Special Casualty Representatives (SCRs) and representatives for hull and cargo were introduced under the SCOPIC clause to gather information on the salvage operation, ensure that the LOF 2000 form is respected and increase the marine property and liability insurer’s access to information. The SCOPIC clause’s introduction into the LOF 2000 was well received by the maritime industry as a simplified method in comparison to the solution provided by the general special compensation provisions under Article 14.
The experience gained during the first years with the LOF 2000 brought up a number of issues with respect to the wording of SCOPIC that needed to be resolved, particularly in Appendix A (Tariff Rates). The new rates, agreed to by the International Salvage Union and the International Group of P&I Clubs and endorsed by property insurers and owners, took effect on July 1, 2007 and will continue until December 31, 2010.
Salvage is a very ancient concept that has evolved with time and adapted to technological and human changes, particularly with respect to environmental damage.
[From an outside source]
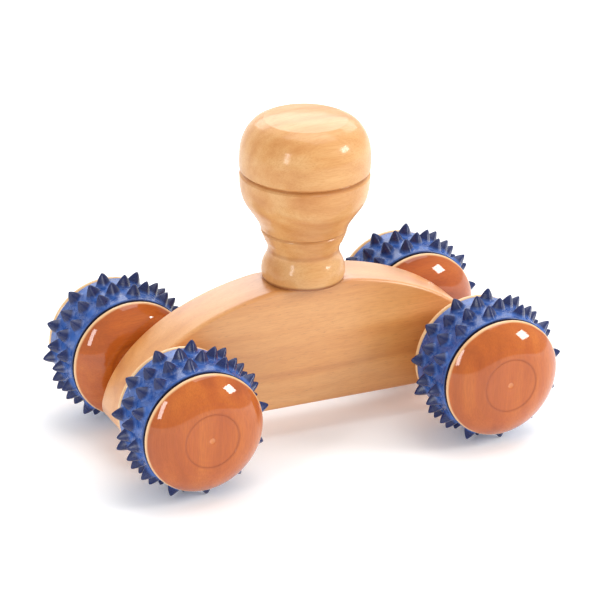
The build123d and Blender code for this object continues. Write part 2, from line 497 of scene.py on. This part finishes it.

After the Amoco Cadiz stranding off the coast of France in 1978, major attention was put on the environment both by the international salvage conventions that were to follow and also by the introduction of specific clauses in the Lloyd’s Open Form. It is expected that with the introduction of new technologies and changes in the way we protect our environment, the doctrine will continue to evolve. Property and liability insurers will continue to play a crucial role in creating and maintaining proper incentives. An insurer’s ultimate liability through basic principles of risk transfer assures that it is an ultimate interested party who maintains an incentive to lobby and fight for fair and evolving salvage concepts.